PROVIDED ENTRIES —
· · · · ·

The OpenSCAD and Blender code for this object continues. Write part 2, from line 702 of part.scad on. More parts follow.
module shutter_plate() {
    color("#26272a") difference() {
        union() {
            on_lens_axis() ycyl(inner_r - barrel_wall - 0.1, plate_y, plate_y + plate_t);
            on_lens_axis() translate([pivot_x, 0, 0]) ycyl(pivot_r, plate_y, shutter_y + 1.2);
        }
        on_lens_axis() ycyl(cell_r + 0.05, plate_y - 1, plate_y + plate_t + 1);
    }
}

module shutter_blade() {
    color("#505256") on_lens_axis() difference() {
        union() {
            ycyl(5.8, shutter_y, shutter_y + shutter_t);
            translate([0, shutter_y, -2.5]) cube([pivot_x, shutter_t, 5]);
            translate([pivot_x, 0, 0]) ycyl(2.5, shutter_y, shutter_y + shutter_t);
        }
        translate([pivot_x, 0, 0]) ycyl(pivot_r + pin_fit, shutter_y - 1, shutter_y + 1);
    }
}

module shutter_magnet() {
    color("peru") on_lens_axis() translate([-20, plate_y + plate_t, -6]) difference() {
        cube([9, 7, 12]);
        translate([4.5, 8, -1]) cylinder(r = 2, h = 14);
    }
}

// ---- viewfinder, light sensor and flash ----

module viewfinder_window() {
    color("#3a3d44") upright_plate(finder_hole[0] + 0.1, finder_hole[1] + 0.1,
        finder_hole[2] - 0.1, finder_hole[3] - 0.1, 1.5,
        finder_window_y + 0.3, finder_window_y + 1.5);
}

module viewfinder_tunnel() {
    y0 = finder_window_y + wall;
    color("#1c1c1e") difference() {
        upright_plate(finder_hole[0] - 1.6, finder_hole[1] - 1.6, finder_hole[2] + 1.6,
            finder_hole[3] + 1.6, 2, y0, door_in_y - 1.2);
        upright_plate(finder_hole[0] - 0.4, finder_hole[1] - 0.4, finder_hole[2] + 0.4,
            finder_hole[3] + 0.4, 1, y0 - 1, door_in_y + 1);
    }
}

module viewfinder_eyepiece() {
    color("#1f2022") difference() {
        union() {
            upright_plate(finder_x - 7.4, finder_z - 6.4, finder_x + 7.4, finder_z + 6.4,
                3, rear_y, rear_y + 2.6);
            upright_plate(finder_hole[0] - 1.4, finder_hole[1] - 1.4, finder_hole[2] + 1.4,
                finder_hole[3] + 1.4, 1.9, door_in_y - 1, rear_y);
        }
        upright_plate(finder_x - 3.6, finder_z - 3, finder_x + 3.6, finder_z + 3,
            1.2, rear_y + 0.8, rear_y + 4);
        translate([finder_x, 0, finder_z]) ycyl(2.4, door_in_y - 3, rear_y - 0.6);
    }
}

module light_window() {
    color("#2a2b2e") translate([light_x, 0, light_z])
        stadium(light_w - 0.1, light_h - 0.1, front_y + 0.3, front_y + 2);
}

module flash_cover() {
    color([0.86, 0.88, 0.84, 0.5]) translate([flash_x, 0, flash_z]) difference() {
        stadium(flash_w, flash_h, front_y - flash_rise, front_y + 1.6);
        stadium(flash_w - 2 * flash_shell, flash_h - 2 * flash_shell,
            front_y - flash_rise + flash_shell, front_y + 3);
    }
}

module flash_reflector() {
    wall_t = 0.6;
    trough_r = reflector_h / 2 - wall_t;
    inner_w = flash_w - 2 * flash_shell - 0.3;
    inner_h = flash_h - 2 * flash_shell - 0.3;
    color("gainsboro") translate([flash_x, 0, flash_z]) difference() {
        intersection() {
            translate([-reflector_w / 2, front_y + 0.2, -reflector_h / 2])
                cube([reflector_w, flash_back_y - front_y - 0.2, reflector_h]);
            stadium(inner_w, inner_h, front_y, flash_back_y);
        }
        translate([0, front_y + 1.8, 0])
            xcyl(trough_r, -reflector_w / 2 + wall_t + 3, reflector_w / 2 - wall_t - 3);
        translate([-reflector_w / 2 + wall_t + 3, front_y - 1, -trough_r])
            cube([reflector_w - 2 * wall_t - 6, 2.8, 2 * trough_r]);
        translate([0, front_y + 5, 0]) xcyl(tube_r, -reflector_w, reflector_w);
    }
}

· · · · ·

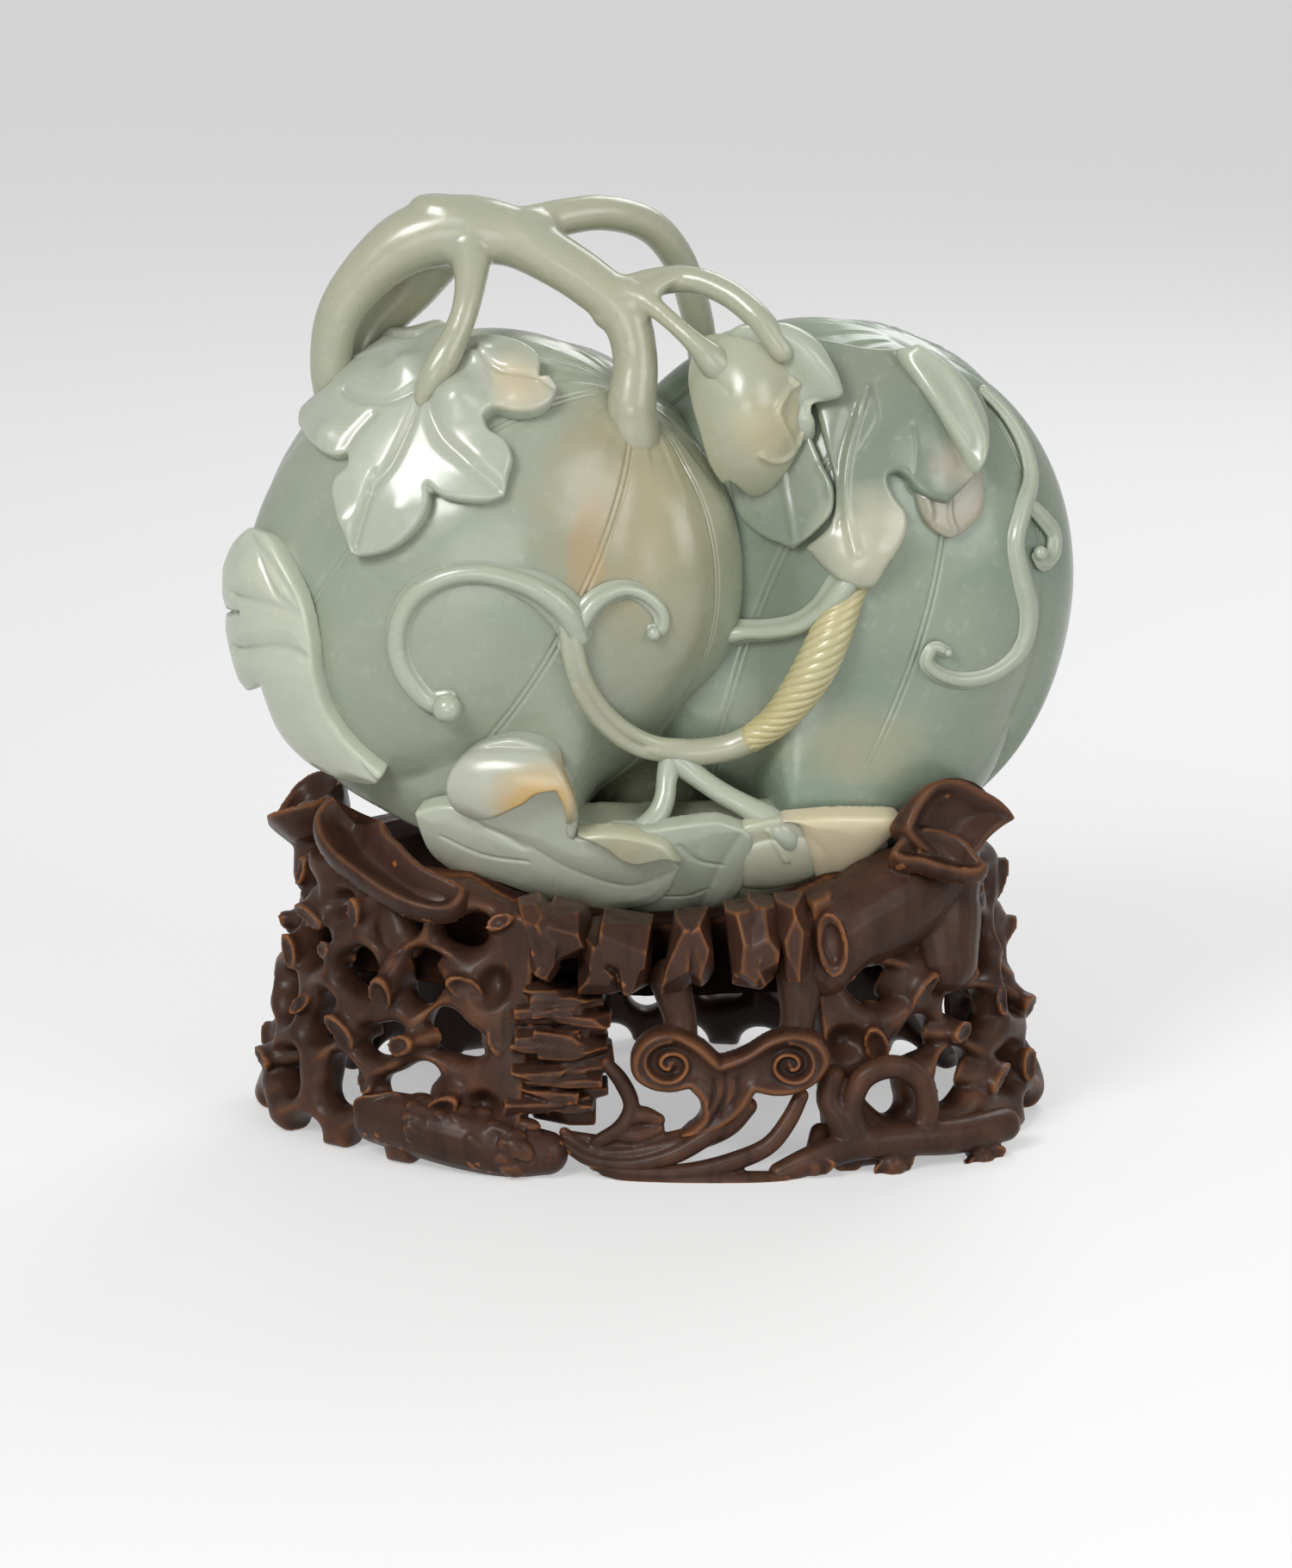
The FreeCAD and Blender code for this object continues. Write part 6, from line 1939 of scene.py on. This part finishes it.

· · · · ·

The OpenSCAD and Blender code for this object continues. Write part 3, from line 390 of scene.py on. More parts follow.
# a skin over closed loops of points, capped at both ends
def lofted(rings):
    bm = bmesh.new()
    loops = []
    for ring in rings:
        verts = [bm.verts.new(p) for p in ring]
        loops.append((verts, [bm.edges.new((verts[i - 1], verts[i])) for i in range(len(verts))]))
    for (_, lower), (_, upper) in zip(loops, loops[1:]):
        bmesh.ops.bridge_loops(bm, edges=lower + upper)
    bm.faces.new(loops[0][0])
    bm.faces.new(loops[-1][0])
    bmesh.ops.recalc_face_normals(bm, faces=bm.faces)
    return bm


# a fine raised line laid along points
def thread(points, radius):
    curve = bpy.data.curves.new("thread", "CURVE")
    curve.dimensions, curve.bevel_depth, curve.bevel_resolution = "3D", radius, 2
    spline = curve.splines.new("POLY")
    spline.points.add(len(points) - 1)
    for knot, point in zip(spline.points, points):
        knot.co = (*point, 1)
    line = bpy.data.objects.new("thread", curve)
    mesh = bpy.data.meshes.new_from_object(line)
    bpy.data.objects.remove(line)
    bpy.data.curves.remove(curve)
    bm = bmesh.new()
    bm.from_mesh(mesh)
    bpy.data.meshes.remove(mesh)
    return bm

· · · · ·

WRITTEN INSTRUCTION — Lines of the material that contain the word "continues" are to be gathered.

IN RESPONSE —
The OpenSCAD and Blender code for this object continues. Write part 2, from line 702 of part.scad on. More parts follow.
The FreeCAD and Blender code for this object continues. Write part 6, from line 1939 of scene.py on. This part finishes it.
The OpenSCAD and Blender code for this object continues. Write part 3, from line 390 of scene.py on. More parts follow.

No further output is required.